Suite à la volonté des autorités de la transition de prolonger de 5 ans la période transitoire, une pluie de sanctions s’abat sur Bamako. Face à ces sanctions jugées illégitimes et disproportionnées, la résistance s’organise et la colère au sein de l’opinion nationale ne cesse de monter. Ce regain de patriotisme est-il le début de la reconquête d’une souveraineté longtemps bafouée ?
Déterminés à afficher son refus du diktat extérieur sur les choix de sa politique intérieure, les Maliens sont sortis massivement à l’appel des autorités pour dénoncer les lourdes sanctions infligées au pays par la Cedeao. Méga meeting, manifestation de solidarité individuelle, promesse de soutien, conseil extraordinaire de sécurité nationale pour préparer la riposte, suspension de mot d’ordre de grèves… les gestes de patriotisme se multiplient depuis l’annonce des sanctions de l’organisation sous régionale.
Jugées illégitimes et disproportionnées, les sanctions ont, semble-t-il, reçu là où la crise multifonctionnelle a échoué à savoir : unir les Maliens autour d’un idéal commun. Confronté à une crise multidimensionnelle depuis près d’une décennie malgré le soutien et l’assistance massive de la communauté internationale. La légitimité de colère du peuple Malien ne souffre de l’ombre d’aucun doute au regard de la lourde tribu qu’il a payée et qu’il continue de payer. Villages dévastés, récoltes brûlées, enlèvement de bétails, déplacement massif de population sur fond d’instabilité sociopolitique.
La détérioration continue du climat sécuritaire et l’amoncellement des défis liés à la gouvernance justifient amplement la « révolte ». Avec autant de morts et de dégâts matériels, quel peuple s’accommode-t-il indéfiniment des politiques improductives des partenaires qui donnent l’impression d’avoir un autre agenda ? Pour les observateurs avertis, la « révolte » en cours était prévisible, les sanctions de l’organisation sous régionale n’auront été que la goutte d’eau qui a fait déborder le vase.

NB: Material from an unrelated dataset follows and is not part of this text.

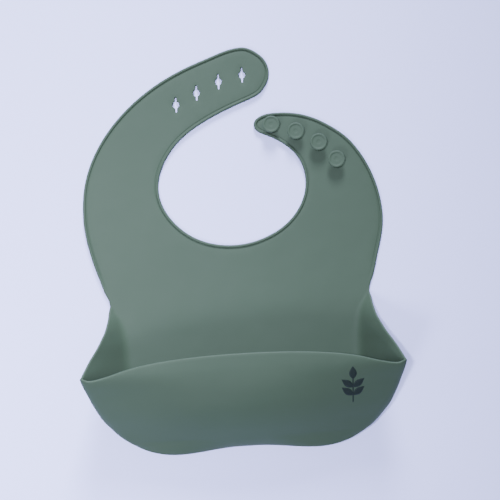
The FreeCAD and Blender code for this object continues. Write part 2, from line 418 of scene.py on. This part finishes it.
crossings = {  # piece: fixed body, moving body, bend line
    "chestSheet": ("lower_bib", "upper_bib", "waist"),
    "holeStrapLower": ("upper_bib", "hole_strap_lower", "holeRoot"),
    "holeStrapEnd": ("hole_strap_lower", "hole_strap_end", "holeTip"),
    "studStrapLower": ("upper_bib", "stud_strap_lower", "studRoot"),
    "studStrapEnd": ("stud_strap_lower", "stud_strap_end", "studTip"),
}
stoodFor = {
    "chestSheet": ("waist_bend", "upper_panel", "neck_edge", "left_edge", "right_edge"),
    "holeStrapLower": ("hole_strap_root_bend", "hole_strap_middle"),
    "holeStrapEnd": ("hole_strap_tip_bend", "hole_strap_tip", "hole_strap_tip_edge"),
    "studStrapLower": ("stud_strap_root_bend", "stud_strap_middle"),
    "studStrapEnd": ("stud_strap_tip_bend", "stud_strap_tip", "stud_strap_tip_edge"),
}
for name, (fixed, moving, line) in crossings.items():
    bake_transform(sheetPieces[name])
    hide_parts(*stoodFor[name])
print("sheet and straps made")


# pocket: cross-sections from the waist to the foot, joined into one skin, then given a wall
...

La colère actuelle qui n’épargne personne, est à n’en pas douter l’expression d’une frustration longtemps contenue. Dans sa majorité, l’opinion nationale malienne est, depuis le coup d’État du 18 août, réticente à toute voix susceptible de remettre dans un bref délai la classe politique en selle considérée comme seule responsable de la détérioration du pays. L’opposition à l’exigence de la Cédéao et de la communauté internationale relative au respect du délai de la transition tient plus d’une divergence de vue qu’une volonté d’isolement du pays.
Après les démonstrations de forces, les parties doivent retrouver la lucidité nécessaire pour aller de l’avant et trouver un compromis acceptable par tous. Car à y regarder de près, la sauvegarde de la démocratie demeure la préoccupation des uns et des autres. La dissension se situe seulement dans la démarche ! Malgré la noblesse de ses aspirations et la légitimité de sa colère, la partie malienne doit trouver les mots pour rallier les partenaires à sa cause, et de leur part ceux-ci doivent faire un effort supplémentaire pour écouter et entendre l’appel du peuple Malien qui n’aspire qu’à fonder son État afin de le hisser au rang des nations respectables.